The staging and design really help to bring context to the text. Video is used to great effect throughout the production. In a freezing cellar, reluctant security guards are terrified by the image of the dead King, walking the grounds, captured on CCTV. For the staging of the play within the play – The Mousetrap – TV cameras and paparazzi flashes remind us of the family’s celebrity status, and stay to focus on the new King as that action mimics his own – we read guilt into his face, frozen on a huge screen above the stage. The fatal duel is even given context through a fencing bout with full ‘costume’ and a digital scoreboard.
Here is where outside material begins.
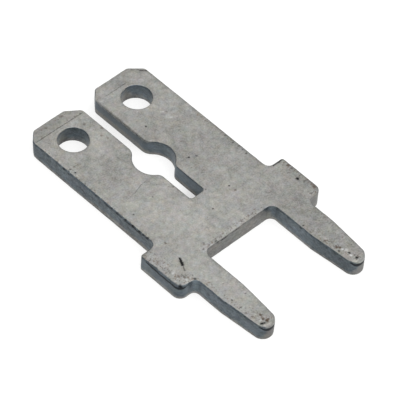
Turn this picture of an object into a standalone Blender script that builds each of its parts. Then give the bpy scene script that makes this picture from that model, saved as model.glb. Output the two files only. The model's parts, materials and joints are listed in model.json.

Despite the great ensemble cast and original staging, the star of the show was, of course,  Andrew Scott. He delivers every line as if it’s his own, it’s a remarkable performance. At moments, he’s a surly son who’s been practising his remarks to cause maximum hurt to those around him. At others he’s frail, vulnerable, paranoid, unsure of his sanity. He turns on emotions with the flick of a switch: delighted to see old friends, wary of their intentions; angry, frustrated, betrayed, confused.

I’m usually irritated by the pausing and affectation of ‘acting’ but Scott makes it all feel so natural; he’s so good at his craft that we forget that he’s acting at all.

I absolutely loved this production. My only criticism was the extra long pause of a second interval. It felt unnecessary, broke the tension and meant that a fair few people had to bolt in fear of missing their last trains.

As far as I know it isn’t being recorded for a big screen release so do try to see it on the stage. Although you’ll struggle to buy a ticket online, Almeida are great at releasing day tickets and there are often returns – it’s well worth the risk of queuing for one.

Addendum, April 17:  Hamlet is to transfer to the West End’s Harold Pinter Theatre with a run from 9th June to 2nd September.